What are Slowly Changing Dimensions?
Slowly Changing Dimensions (SCD) is a methodology for tracking changes in dimension attributes over time in a data warehouse. When a customer changes their address or a product changes its category, how do you handle it?

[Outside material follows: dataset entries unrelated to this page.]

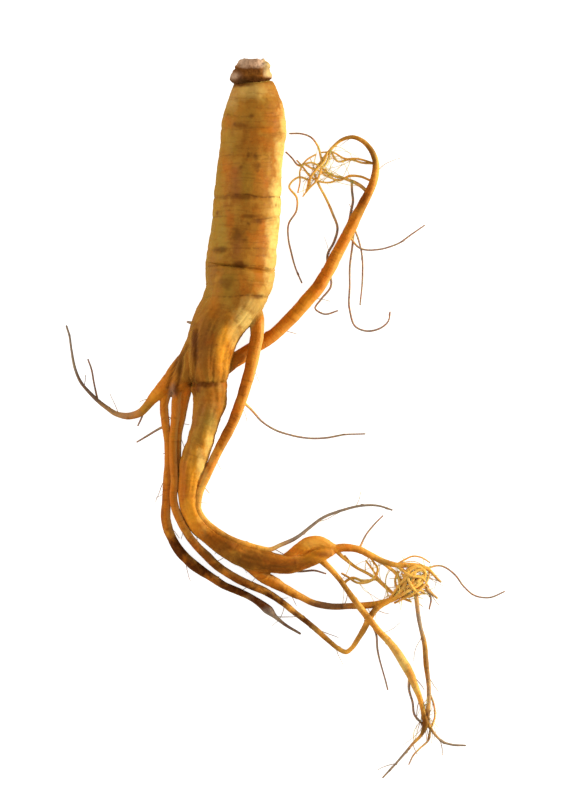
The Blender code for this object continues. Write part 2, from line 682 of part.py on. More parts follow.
def head_lump(name, middle, half_sizes, turn, collection):
    """One rough lump of the rhizome stub."""
    mesh = bpy.data.meshes.new(name)
    body = bmesh.new()
    bmesh.ops.create_uvsphere(
        body, u_segments=HEAD_LUMP_SEGMENTS, v_segments=HEAD_LUMP_RINGS, radius=1.0
    )
    for vertex in body.verts:
        rough = noise.noise(vertex.co * HEAD_ROUGHNESS_TIGHTNESS + Vector(middle)) * HEAD_ROUGHNESS
        size = Vector([half * vertex.co[axis] for axis, half in enumerate(half_sizes)])
        vertex.co = size + vertex.co * rough
    place = Matrix.Translation(middle) @ Matrix.Rotation(math.radians(turn), 4, "Z")
    bmesh.ops.transform(body, matrix=Matrix.Scale(MM, 4) @ place, verts=body.verts)
    bmesh.ops.recalc_face_normals(body, faces=body.faces)
    body.to_mesh(mesh)
    body.free()
    lump = bpy.data.objects.new(name, mesh)
    collection.objects.link(lump)
    return lump


def stem_scar(collection):
    """The cup at the end of the head, turned from its profile about an axis along Y."""
    mesh = bpy.data.meshes.new("stem_scar")
    body = bmesh.new()
    across, height = STEM_SCAR_MIDDLE
    profile = [body.verts.new((across + radius, y, height)) for radius, y in STEM_SCAR_PROFILE]
    edges = [body.edges.new(pair) for pair in zip(profile, profile[1:])]
    bmesh.ops.spin(
        body,
        geom=profile + edges,
        cent=(across, 0.0, height),
        axis=(0.0, 1.0, 0.0),
        angle=math.tau,
        steps=STEM_SCAR_STEPS,
        use_merge=True,
    )
    bmesh.ops.transform(body, matrix=Matrix.Scale(MM, 4), verts=body.verts)
    body.to_mesh(mesh)
    body.free()
    close_mesh(mesh)
    scar = bpy.data.objects.new("stem_scar", mesh)
    collection.objects.link(scar)
    return scar


def grow_branches(branches):
    """Every root, rootlet and hair that joins the taproot, and the head."""
    tube("leg", natural_route(LEG, LEG_STEP, LEG_SEED), LEG_SIDES, branches)
    tube("bundle_base", natural_route(BUNDLE_BASE, LEG_STEP, BASE_SEED), LEG_SIDES, branches)
    tube("knuckle", natural_route(KNUCKLE, ROOTLET_STEP, KNUCKLE_SEED), LATERAL_SIDES, branches)
    laterals = [LEFT_LATERAL, CROSSING_LATERAL, RIGHT_LATERAL]
    bundle = [BUNDLE_OUTER, BUNDLE_MIDDLE, BUNDLE_INNER]
    rootlets = [LEG_TIP, LOWER_LATERAL, LONG_ROOTLET, DROP_ROOTLET] + KNOT_ROOTLETS
    kinds = [
        ("lateral", laterals, LATERAL_STEP, LATERAL_SIDES, LATERAL_SEED),
        ("bundle", bundle, LATERAL_STEP, ROOTLET_SIDES, BUNDLE_SEED),
        ("rootlet", rootlets, ROOTLET_STEP, ROOTLET_SIDES, ROOTLET_SEED),
        ("hair", HAIRS, HAIR_STEP, HAIR_SIDES, HAIR_SEED),
    ]
    for kind, routes, step, sides, seed in kinds:
        for number, route in enumerate(routes):
            tube(f"{kind}_{number}", natural_route(route, step, seed + number), sides, branches)
    for number, (middle, half_sizes, turn) in enumerate(HEAD_LUMPS):
        head_lump(f"head_lump_{number}", middle, half_sizes, turn, branches)
    stem_scar(branches)


def build():
    clear_scene()
    parts = new_collection("ginseng_root")
    cutters = new_collection("cutters")
    branches = new_collection("branches")

    samples, _ = smooth_route(TAPROOT, TAPROOT_STEP)
    root = tube("ginseng_root", samples, TAPROOT_SIDES, parts)
    wrinkle_taproot(root, samples)
    slab = flatten_underside(root, cutters)
    grow_branches(branches)

    joined = root.modifiers.new("grown_together", "BOOLEAN")
    joined.operation = "UNION"
    joined.solver = "EXACT"
    joined.operand_type = "COLLECTION"
    joined.collection = branches
    bpy.context.view_layer.update()
    evaluated = root.evaluated_get(bpy.context.evaluated_depsgraph_get())
    mesh = bpy.data.meshes.new_from_object(evaluated)
    mesh.name = "ginseng_root"
    root.modifiers.clear()
    root.data = mesh
    for branch in list(branches.objects):
        bpy.data.objects.remove(branch, do_unlink=True)
    bpy.data.collections.remove(branches)
    bpy.data.objects.remove(slab, do_unlink=True)
    bpy.data.collections.remove(cutters)

    root.data.materials.clear()
    root.data.materials.append(make_skin())
    root.data.shade_smooth()


build()
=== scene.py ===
"""A fresh ginseng root, washed and laid on its side, seen from straight above.

The taproot is a ringed tube. The crown below it and the leg are skins grown over their tubes
by a voxel remesh, so that the forks run into each other, and the rhizome stub at the head is
grown over rough lumps. The slimmer roots and the hairs are swept tubes with rings and nodules.
X runs to the right, Y towards the head and Z up. Sizes are in millimetres, as in the part, and
MM makes them metres. Colours are linear red, green and blue.
"""

import math
import random

import bmesh
import bpy
import numpy as np
from mathutils import Matrix, Vector, noise


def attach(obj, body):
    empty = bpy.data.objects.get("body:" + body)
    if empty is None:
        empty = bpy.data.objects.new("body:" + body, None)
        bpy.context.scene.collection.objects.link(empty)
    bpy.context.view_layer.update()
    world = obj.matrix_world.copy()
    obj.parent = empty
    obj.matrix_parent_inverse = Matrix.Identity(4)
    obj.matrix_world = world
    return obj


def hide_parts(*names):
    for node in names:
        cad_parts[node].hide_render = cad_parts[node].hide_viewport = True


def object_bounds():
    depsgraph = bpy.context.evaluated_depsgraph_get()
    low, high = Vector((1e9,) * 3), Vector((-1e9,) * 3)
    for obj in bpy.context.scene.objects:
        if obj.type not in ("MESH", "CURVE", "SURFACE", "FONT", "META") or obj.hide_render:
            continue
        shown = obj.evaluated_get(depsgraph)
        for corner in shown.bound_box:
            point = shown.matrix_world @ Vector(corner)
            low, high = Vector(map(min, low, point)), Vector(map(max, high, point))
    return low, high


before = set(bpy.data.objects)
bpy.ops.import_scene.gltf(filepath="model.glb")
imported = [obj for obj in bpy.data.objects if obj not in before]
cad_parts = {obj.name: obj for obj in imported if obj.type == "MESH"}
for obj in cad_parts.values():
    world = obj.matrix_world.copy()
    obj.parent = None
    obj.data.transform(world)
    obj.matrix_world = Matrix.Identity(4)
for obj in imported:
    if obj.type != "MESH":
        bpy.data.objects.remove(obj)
CAD_BOX = [list(corner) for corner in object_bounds()]

MM = 0.001
NODE = "ginseng_root"

# Past either end of any root
FAR = 1e9

# The camera's frame in metres: 564 by 800 pixels, 3 of them to the millimetre
FRAME_HEIGHT = 0.2667
FRAME_MIDDLE = (-0.001, 0.007)
FOCUS_HEIGHT = 0.005
LENS = 300.0
SENSOR = 36.0
CLIP_END = 20.0

# Windows, each a disk: place and size in metres, power and tint
RIGHT_WINDOW = ((0.80, 0.14, 0.08), 0.34, 12.5, (1.0, 0.97, 0.88))
LEFT_WINDOW = ((-0.80, 0.10, 0.15), 0.5, 4.0, (1.0, 0.99, 0.97))

# Light from the white room, what the camera sees of it on top, and the board under the root
ROOM_LIGHT = 0.58
ROOM_SEEN = 0.42
FLOOR_SIZE = 6.0
FLOOR_WHITE = 0.8
FLOOR_GLOW = 0.82

# How a root strays from its route and swells along it, as in the part
GROUND_GAP = 0.2
STRAY = 0.35
STRAY_LENGTH = 9.0
SWELL_SHARE = 0.07
SWELL_LENGTH = 6.0

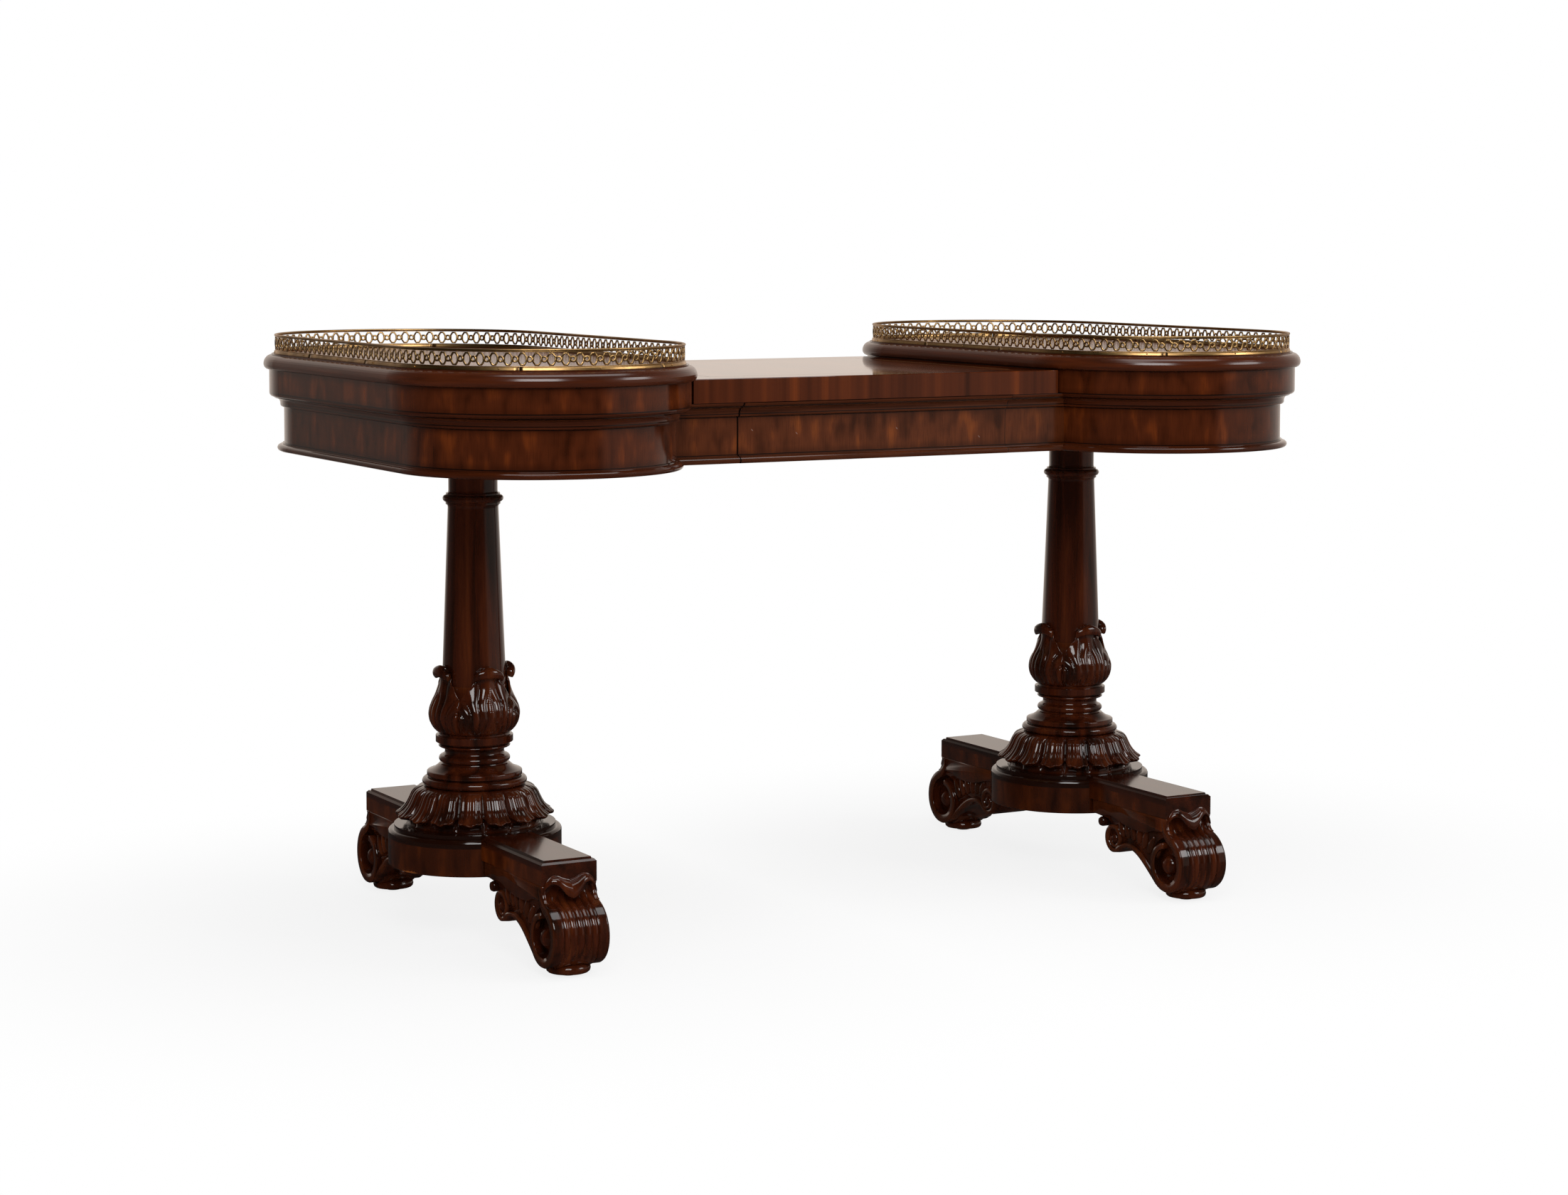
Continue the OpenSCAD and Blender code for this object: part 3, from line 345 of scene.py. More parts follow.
class Shade(Nodes):
    """Builds one material's nodes."""

    prefix = "ShaderNode"

    def __init__(self, name, world=False):
        self.material = (bpy.data.worlds if world else bpy.data.materials).new(name)
        self.material.use_nodes = True
        self.nodes = self.material.node_tree.nodes
        self.links = self.material.node_tree.links
        self.bsdf = self.nodes.get("Principled BSDF")
        self.place = self.nodes.new("ShaderNodeTexCoord").outputs["Generated" if world else "Object"]

    def math(self, operation, a, b=0.0, c=0.0):
        return self.get("Math", {0: a, 1: b, 2: c}, operation=operation)

    def add(self, a, b):
        return self.math("ADD", a, b)

    def minus(self, a, b):
        return self.math("SUBTRACT", a, b)

    def times(self, a, b):
        return self.math("MULTIPLY", a, b)

    def size(self, a):
        return self.math("ABSOLUTE", a)

    def length(self, vector):
        return self.put("VectorMath", {0: vector}, operation="LENGTH").outputs["Value"]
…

SCDs provide different strategies (Types 0-6) for preserving or updating historical data based on business requirements.
SCD Types Overview
┌─────────────────────────────────────────────────────────────────┐
│ SCD Types Summary │
├──────┬──────────────────────────────────────────────────────────┤
│ Type │ Description │
├──────┼──────────────────────────────────────────────────────────┤
│ 0 │ Retain Original - Never update, keep first value │
│ 1 │ Overwrite - Update in place, no history │
│ 2 │ Add Row - Insert new row for each change (most common) │
│ 3 │ Add Column - Track current and previous value │
│ 4 │ Mini-Dimension - Separate table for changing attributes │
│ 6 │ Hybrid (1+2+3) - Combines multiple approaches │
└──────┴──────────────────────────────────────────────────────────┘
Type 1: Overwrite
Simply update the existing record. No history is preserved.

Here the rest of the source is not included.